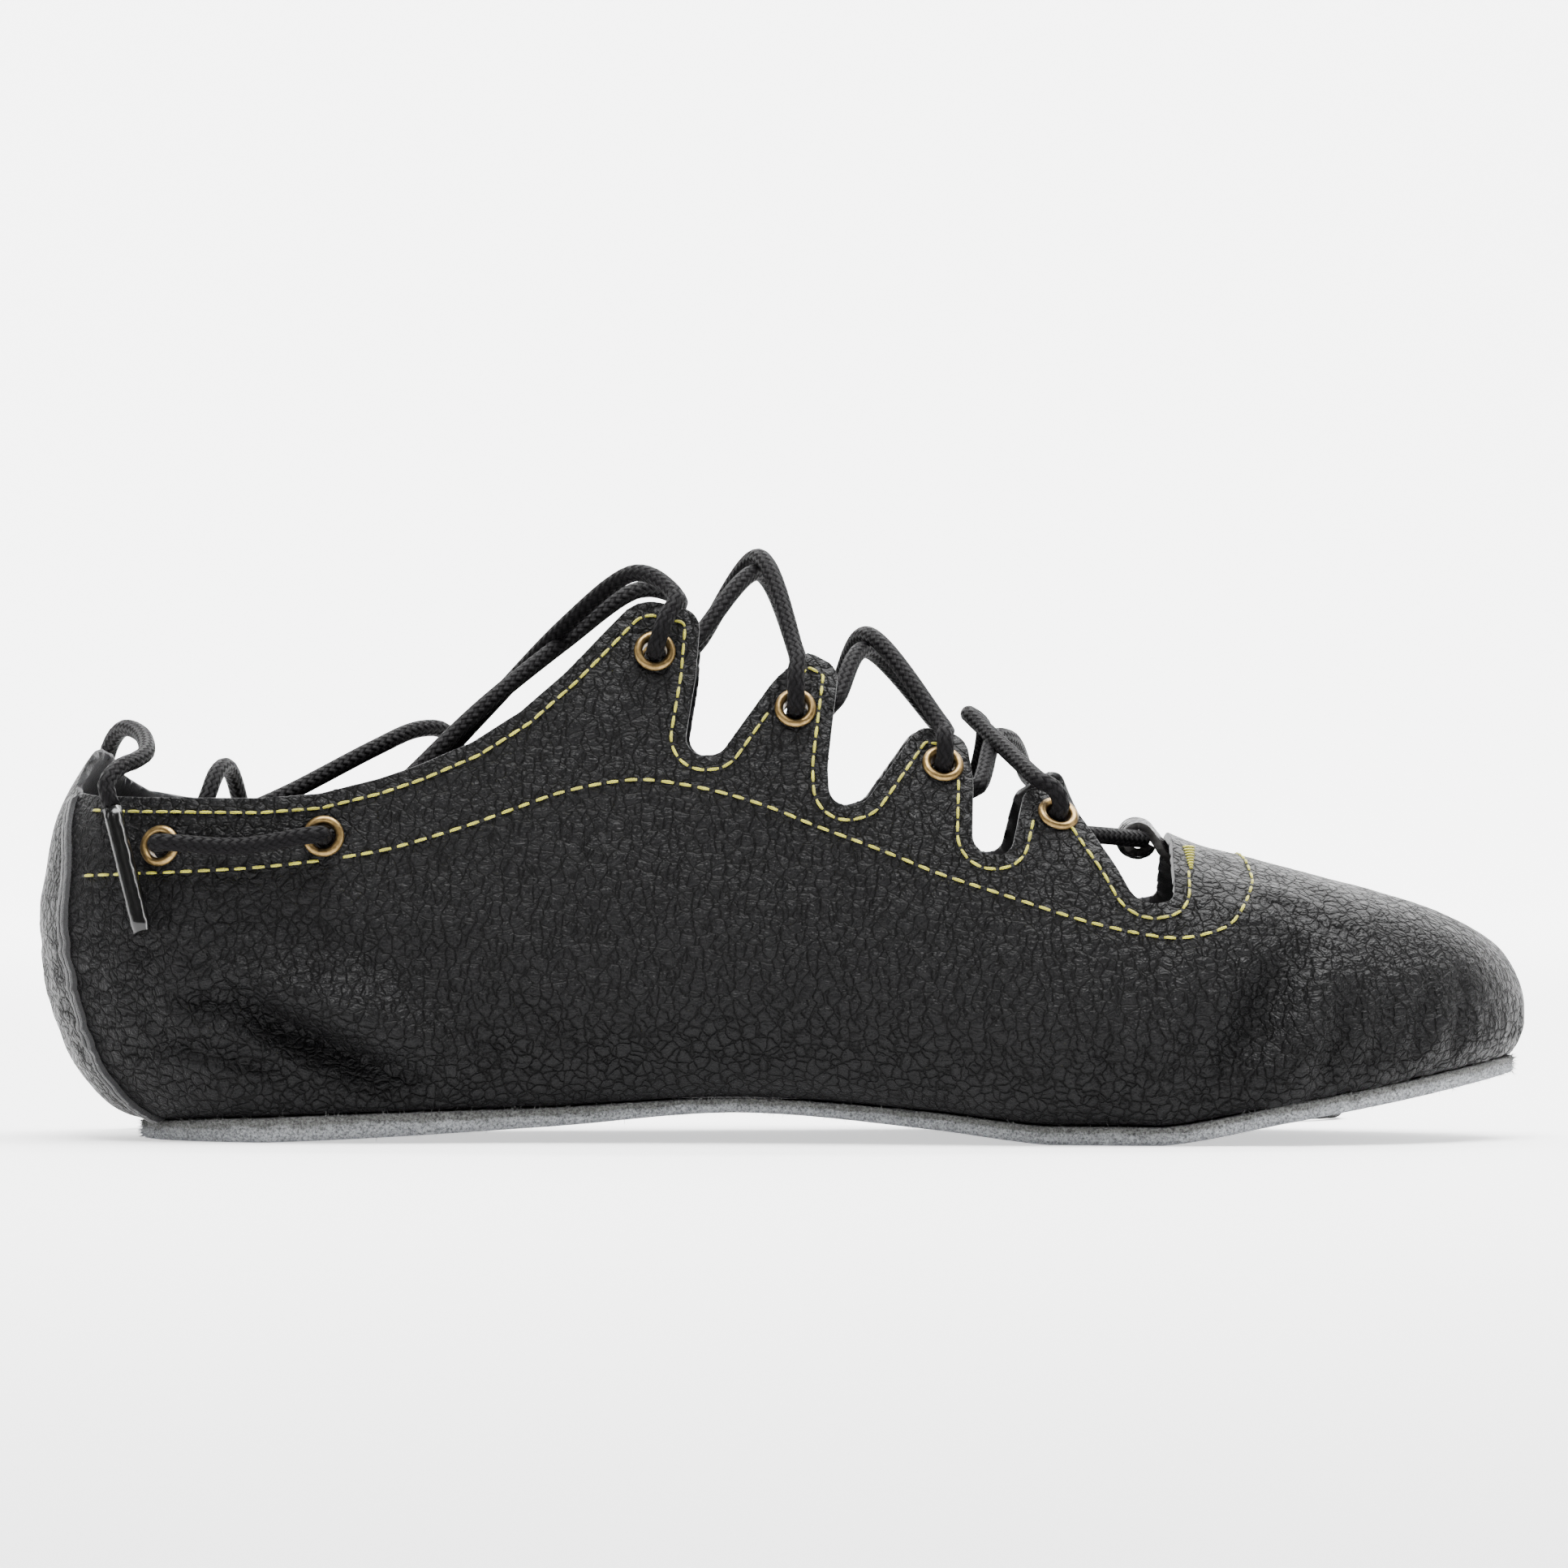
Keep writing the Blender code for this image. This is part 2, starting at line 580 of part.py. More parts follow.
def slab(name, rings, finish):
    """A closed plate. rings are functions of the distance round the last, underside first."""
    near = np.linspace(0, HALF_ROUND, COLUMNS_A_SIDE + 1)
    around = np.concatenate([near, -near[-2:0:-1]])
    count = len(around)
    bm = bmesh.new()
    loops = [[bm.verts.new(point) for point in ring(around)] for ring in rings]
    for lower, higher in zip(loops, loops[1:]):
        for i in range(count):
            j = (i + 1) % count
            bm.faces.new((lower[i], lower[j], higher[j], higher[i]))
    for loop, up in ((loops[0], False), (loops[-1], True)):
        strips = []
        for i in range(COLUMNS_A_SIDE + 1):
            start, end = loop[i], loop[-i % count]
            if start is end:
                strips.append([start] * (SOLE_CROSS_ROWS + 1))
                continue
            inner = [
                bm.verts.new(start.co.lerp(end.co, k / SOLE_CROSS_ROWS))
                for k in range(1, SOLE_CROSS_ROWS)
            ]
            strips.append([start, *inner, end])
        for strip, beside in zip(strips, strips[1:]):
            for k in range(SOLE_CROSS_ROWS):
                corners = []
                for vert in (strip[k], beside[k], beside[k + 1], strip[k + 1]):
                    if vert not in corners:
                        corners.append(vert)
                bm.faces.new(corners if up else corners[::-1])
    return mesh_object(name, bm, finish)


def make_outsole():
    rings = (
        lambda around: sole_point(around, -SOLE_BEVEL, 0.0),
        lambda around: sole_point(around, SOLE_EDGE, 0.4),
        lambda around: sole_point(around, SOLE_EDGE, 1.0),
        lambda around: sole_point(around, -TURNED_IN, 1.0),
    )
    return slab("outsole", rings, material("grey_suede", (0.42, 0.42, 0.41), 0.95))


def make_insole():
    def ring(height):
        def at(around):
            point = sole_point(around, -INSOLE_INSET, 1.0)
            point[:, 2] += height
            return point
        return at

    seat = GAP + WALL + GAP
    rings = (ring(seat), ring(seat + INSOLE_THICK))
    return slab("insole", rings, material("lining_board", (0.05, 0.05, 0.052), 0.9))


# Toe loop

def make_toe_loop():
    """A ring with a tail, as seen from the side, made as wide as the strip."""
    centre = Vector((LOOP_X, LOOP_Z))
    tail = Vector((LOOP_TAIL_X, LOOP_TAIL_Z))
    along = (tail - centre).normalized()
    across = Vector((-along.y, along.x))
    steps = 14
    outer = [
        centre + Matrix.Rotation(math.radians(45 + 315 * i / steps), 2) @ along * LOOP_OUTER
        for i in range(steps + 1)
    ]
    bm = bmesh.new()
    y = (LOOP_SIDE - LOOP_WIDTH / 2) * MM
    root = centre + along * LOOP_OUTER
    points = outer[:-1] + [root - across * 0.1]
    points += [tail - across * LOOP_THICK / 2, tail + across * LOOP_THICK / 2]
    points += [root + across * (LOOP_THICK - 0.1)]
    face = bm.faces.new([bm.verts.new((p.x * MM, y, p.y * MM)) for p in points])
    wall = bmesh.ops.extrude_face_region(bm, geom=[face])["geom"]
    moved = [v for v in wall if isinstance(v, bmesh.types.BMVert)]
    bmesh.ops.translate(bm, verts=moved, vec=(0, LOOP_WIDTH * MM, 0))
    bmesh.ops.recalc_face_normals(bm, faces=bm.faces)
    loop = mesh_object("toe_loop", bm, material("loop_leather", (0.02, 0.018, 0.018), 0.35))
    hole = bmesh.new()
    middle = Matrix.Translation(Vector((LOOP_X, LOOP_SIDE, LOOP_Z)) * MM)
    place = middle @ Matrix.Rotation(math.pi / 2, 4, "X")
    bmesh.ops.create_cone(
        hole, cap_ends=True, segments=12, depth=2 * LOOP_WIDTH * MM, matrix=place,
        radius1=LOOP_INNER * MM, radius2=LOOP_INNER * MM,
    )
    cut(loop, cutter("loop_hole", hole))
    return loop


# Eyelets

def eyelet_profile():
    inside = -(WALL + EYELET_CURL)
    return (
        (EYELET_BORE, EYELET_SEAT + 0.5 * MM),
        (EYELET_RIM - 0.4 * MM, EYELET_SEAT + 0.4 * MM),
        (EYELET_RIM, EYELET_SEAT),
        (EYELET_BARREL, EYELET_SEAT),
        (EYELET_BARREL, inside),
        (EYELET_RIM - 0.5 * MM, inside),
        (EYELET_BORE, inside - 0.5 * MM),
    )


def make_eyelets():
    mesh = bpy.data.meshes.new("eyelet")
    profile = eyelet_profile()
    edges = [(i, (i + 1) % len(profile)) for i in range(len(profile))]
    mesh.from_pydata([(radius, 0, height) for radius, height in profile], edges, [])
    finish = material("antique_brass", (0.32, 0.21, 0.10), 0.35, 1.0)
    places = [(f"tab_{i + 1}", tab.x, tab.z) for i, tab in enumerate(TABS)]
    places += [(f"heel_{spot.name}", spot.x, spot.z) for spot in HEEL_EYELETS]
    for side, word in SIDES:
        for name, x, z in places:
            eyelet = new_object(f"eyelet_{name}_{word}", mesh, finish)
            turned = eyelet.modifiers.new("turned", "SCREW")
            turned.steps = turned.render_steps = EYELET_STEPS
            turned.use_merge_vertices = True
            turned.merge_threshold = 0.00001
            turned.use_smooth_shade = False
            eyelet.location = on_upper(side, x, z)
            eyelet.rotation_mode = "QUATERNION"
            eyelet.rotation_quaternion = normal_at(side, x, z).to_track_quat("Z", "Y")


# Lace

def smooth_route(points, spacing):
    """Points this far apart on average, on a smooth curve through the route's own points."""
    knots = [Vector(p) for p in points]
    ends = [knots[0] * 2 - knots[1]] + knots + [knots[-1] * 2 - knots[-2]]
    fine = []
    for a, b, c, d in zip(ends, ends[1:], ends[2:], ends[3:]):
        for i in range(24):
            t = i / 24
            fine.append(
                ((2 * b) + (c - a) * t + (2 * a - 5 * b + 4 * c - d) * t**2
                 + (3 * b - a - 3 * c + d) * t**3) / 2
            )
    fine.append(knots[-1])
    lengths = np.concatenate([[0], np.cumsum([(q - p).length for p, q in zip(fine, fine[1:])])])
    count = max(2, round(lengths[-1] / spacing))
    share = np.linspace(0, 1, count + 1)
    wanted = (share - CLOSER_AT_ENDS * np.sin(math.tau * share) / math.tau) * lengths[-1]
    columns = np.array([tuple(p) for p in fine])
    return [Vector([np.interp(w, lengths, columns[:, k]) for k in range(3)]) for w in wanted]


def lace_tube(points, radius=LACE_RADIUS, steps=LACE_SIDES):
    """A round tube with flat ends along the points."""
    bm = bmesh.new()
    tangents = [
        (points[min(i + 1, len(points) - 1)] - points[max(i - 1, 0)]).normalized()
        for i in range(len(points))
    ]
    side = tangents[0].orthogonal().normalized()
    rings = []
    for point, tangent in zip(points, tangents):
        side = (side - tangent * side.dot(tangent)).normalized()
        other = tangent.cross(side)
        rings.append([
            bm.verts.new(point + (side * math.cos(a) + other * math.sin(a)) * radius)
            for a in (math.tau * k / steps for k in range(steps))
        ])
    for low, high in zip(rings, rings[1:]):
        for k in range(steps):
            n = (k + 1) % steps
            bm.faces.new((low[k], low[n], high[n], high[k]))
    bm.faces.new(rings[0][::-1])
    bm.faces.new(rings[-1])
    return bm


def mouth(side, x, z, out):
    """A point on an eyelet's axis, this many millimetres out of the upper's outer face."""
    return on_upper(side, x, z) + normal_at(side, x, z) * out * MM



def between(side, a_x, a_z, b_x, b_z, share, out):
    """A point of the side view between two others, this many millimetres out of the upper."""
    return on_upper(side, a_x + (b_x - a_x) * share, a_z + (b_z - a_z) * share, out)


def out_of_tab(side, tab):
    """Out of an eyelet and up over the end of its tab."""
    ends = (tab.x, tab.z, tab.over_x, tab.over_z)
    return [
        mouth(side, tab.x, tab.z, OUTER_MOUTH),
        mouth(side, tab.x, tab.z, OUTER_MOUTH + MOUTH_RISE),
        between(side, *ends, 0.25, OVER_RIM),
        between(side, *ends, 0.5, OVER_RIM),
        between(side, *ends, 1.0, RUN_OUTSIDE),
    ]


def under_tab(side, tab):
    """In under the front of a tab and out to the inner end of its eyelet."""
    ends = (tab.x, tab.z, tab.under_x, tab.under_z)
    return [
        between(side, *ends, 1.0, RUN_INSIDE),
        between(side, *ends, 0.4, UNDER_CURL),
        mouth(side, tab.x, tab.z, INNER_MOUTH - MOUTH_DEPTH),
        mouth(side, tab.x, tab.z, INNER_MOUTH),
    ]


def crossing_strand(side, lower, upper, middle):
    return out_of_tab(side, lower) + [Vector(p) * MM for p in middle] + under_tab(-side, upper)


def joined_strands(name, routes, finish, spacing=STRAND_SPACING):
    """One strand, or two that cross, made one."""
    tubes = [lace_tube(smooth_route(route, spacing)) for route in routes]
    strand = mesh_object(name, tubes[0], finish)
    for tube in tubes[1:]:
        cut(strand, cutter(name + "_other", tube), "UNION")
    return strand


def make_crossings(finish):
    for i, crossing in enumerate(CROSSINGS):
        upper, lower = TABS[i], TABS[i + 1]
        routes = [
            crossing_strand(side, lower, upper, middle)
            for side, middle in zip((NEAR, FAR), crossing)
        ]
        joined_strands(f"lace_crossing_{i + 1}", routes, finish)


def make_toe_run(finish):
    """From tab to tab through the toe loop."""
    half = LOOP_WIDTH / 2 + 1.0
    route = under_tab(NEAR, TABS[3])[::-1]
    route += [Vector((LOOP_X, LOOP_SIDE + k * half, LOOP_Z)) * MM for k in (-1, -0.5, 0.5, 1)]
    route += under_tab(FAR, TABS[3])
    joined_strands("lace_toe_run", [route], finish, TOE_RUN_SPACING)


def ankle_strand(side, lift):
    """From a top tab, across the ankle opening, down to the other side's front heel eyelet."""
    front = HEEL_EYELETS[0]
    route = out_of_tab(side, TABS[0])
    route += [
        Vector((-25.5, side * 11.0, 93.6 + lift)) * MM,
        Vector((-37.0, side * 1.0, 85.0 + lift)) * MM,
        Vector((-51.0, -side * 12.0, 72.0)) * MM,
        on_upper(-side, -64.5, 60.0, RUN_INSIDE - 1.2),
        on_upper(-side, front.x + 3.5, front.z + 2.4, UNDER_CURL),
        mouth(-side, front.x, front.z, INNER_MOUTH - MOUTH_DEPTH),
        mouth(-side, front.x, front.z, INNER_MOUTH),
    ]
    return route


def make_bars(finish):
    """Outside, between the two heel-side eyelets of each side."""
    front, rear = HEEL_EYELETS
    for side, word in SIDES:
        route = [
            mouth(side, front.x, front.z, OUTER_MOUTH),
            mouth(side, front.x, front.z, OUTER_MOUTH + MOUTH_RISE),
        ]
        for share, sag, out in BAR_SPOTS:
            x = front.x + (rear.x - front.x) * share
            z = front.z + (rear.z - front.z) * share - sag
            route.append(on_upper(side, x, z, out))
        route += [
            mouth(side, rear.x, rear.z, OUTER_MOUTH + MOUTH_RISE),
            mouth(side, rear.x, rear.z, OUTER_MOUTH),
        ]
        joined_strands(f"lace_bar_{word}", [route], finish)


def free_end_route(side, word):
    rear = HEEL_EYELETS[1]
    route = [
        mouth(side, rear.x, rear.z, INNER_MOUTH),
        mouth(side, rear.x, rear.z, INNER_MOUTH - MOUTH_DEPTH),
    ]
    route += [Vector(point) * MM for point in FREE_ENDS[word]]
    if side == FAR:
        top, bottom = (on_upper(NEAR, *spot, HANGING_OUT) for spot in HANGING_TIP)
        route += [top + (top - bottom).normalized() * TIP_LEAD, top]
    return route


def make_free_end(side, word, finish, tip_finish):
    route = free_end_route(side, word)
    points = smooth_route(route, FREE_SPACING)
    curve = bpy.data.curves.new(f"lace_end_{word}", "CURVE")
    curve.dimensions = "3D"
    curve.bevel_depth = LACE_RADIUS
    curve.bevel_resolution = 2
    curve.use_fill_caps = True
    spline = curve.splines.new("POLY")
    spline.points.add(len(points) - 1)
    for spot, point in zip(spline.points, points):
        spot.co = (*point, 1.0)
    new_object(f"lace_end_{word}", curve, finish)
    ahead = (route[-1] - route[-2]).normalized()
    start = points[-1] + ahead * TIP_GAP
    stop = start + ahead * AGLET_LENGTH * MM
    tip = lace_tube([start, stop], AGLET_RADIUS * MM)
    mesh_object(f"aglet_{word}", tip, tip_finish)


def main():
    clear_scene()
    make_upper()
    make_outsole()
    make_insole()
    make_toe_loop()
    make_eyelets()
    braid = material("black_braid", (0.02, 0.018, 0.018), 0.8)
    tip = material("clear_tip", (0.25, 0.25, 0.25), 0.2)
    make_crossings(braid)
    make_toe_run(braid)
    ankle = [ankle_strand(NEAR, CROSSING_LIFT), ankle_strand(FAR, -CROSSING_LIFT)]
    joined_strands("lace_crossing_ankle", ankle, braid)
    make_bars(braid)
    for side, word in SIDES:
        make_free_end(side, word, braid, tip)


main()
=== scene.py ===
# Ghillie dance shoe, left foot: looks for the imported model, in metres, toe along +X
import bpy
import bmesh
import math
import numpy as np
from mathutils import Matrix, Vector, noise


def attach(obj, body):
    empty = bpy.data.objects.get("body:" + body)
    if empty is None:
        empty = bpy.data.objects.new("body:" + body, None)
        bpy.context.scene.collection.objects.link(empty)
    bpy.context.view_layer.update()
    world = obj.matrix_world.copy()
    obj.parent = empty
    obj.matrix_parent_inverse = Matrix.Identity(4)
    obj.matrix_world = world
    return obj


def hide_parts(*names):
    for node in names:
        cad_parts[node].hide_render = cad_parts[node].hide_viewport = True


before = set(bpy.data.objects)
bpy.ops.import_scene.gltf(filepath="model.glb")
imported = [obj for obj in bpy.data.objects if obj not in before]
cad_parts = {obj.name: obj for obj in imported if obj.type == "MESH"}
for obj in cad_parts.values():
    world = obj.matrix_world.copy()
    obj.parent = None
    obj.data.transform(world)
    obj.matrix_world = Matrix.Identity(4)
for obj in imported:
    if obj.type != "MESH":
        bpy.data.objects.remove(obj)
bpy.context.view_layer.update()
mm = 0.001
near, far = -1, 1


# camera and backdrop

studio = {
    "cameraDistance": 1.5,
    "cameraHeight": 0.0596,
    "pictureWidth": 0.2647,
    "sensorWidth": 36,
    "clipStart": 0.05,
    "floorFront": -3.2,
    "floorBack": 3.1,
    "floorWidth": 9.0,
    "wallHeight": 4.2,
    "sweepRadius": 0.7,
    "sweepSteps": 24,
    "paperTone": 0.9,
    "paperRoughness": 0.9,
    "paperGlow": 0.9,
    "airGlow": 0.06,
}

print("stage: camera and backdrop")
bpy.ops.object.select_all(action="DESELECT")
bpy.ops.object.camera_add(
    location=(0, -studio["cameraDistance"], studio["cameraHeight"]), rotation=(math.pi / 2, 0, 0)
)
camera = bpy.context.object
camera.name = "camera"
camera.data.sensor_width = studio["sensorWidth"]
camera.data.lens = studio["sensorWidth"] * studio["cameraDistance"] / studio["pictureWidth"]
camera.data.clip_start = studio["clipStart"]
bpy.context.scene.camera = camera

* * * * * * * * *

Task directions
Above is a listing; print exactly its lines from the one with "0.018, 0.018), 0.8)" through the one with "obj.parent = empty", and no other lines.

Exercise result
    braid = material("black_braid", (0.02, 0.018, 0.018), 0.8)
    tip = material("clear_tip", (0.25, 0.25, 0.25), 0.2)
    make_crossings(braid)
    make_toe_run(braid)
    ankle = [ankle_strand(NEAR, CROSSING_LIFT), ankle_strand(FAR, -CROSSING_LIFT)]
    joined_strands("lace_crossing_ankle", ankle, braid)
    make_bars(braid)
    for side, word in SIDES:
        make_free_end(side, word, braid, tip)


main()
=== scene.py ===
# Ghillie dance shoe, left foot: looks for the imported model, in metres, toe along +X
import bpy
import bmesh
import math
import numpy as np
from mathutils import Matrix, Vector, noise


def attach(obj, body):
    empty = bpy.data.objects.get("body:" + body)
    if empty is None:
        empty = bpy.data.objects.new("body:" + body, None)
        bpy.context.scene.collection.objects.link(empty)
    bpy.context.view_layer.update()
    world = obj.matrix_world.copy()
    obj.parent = empty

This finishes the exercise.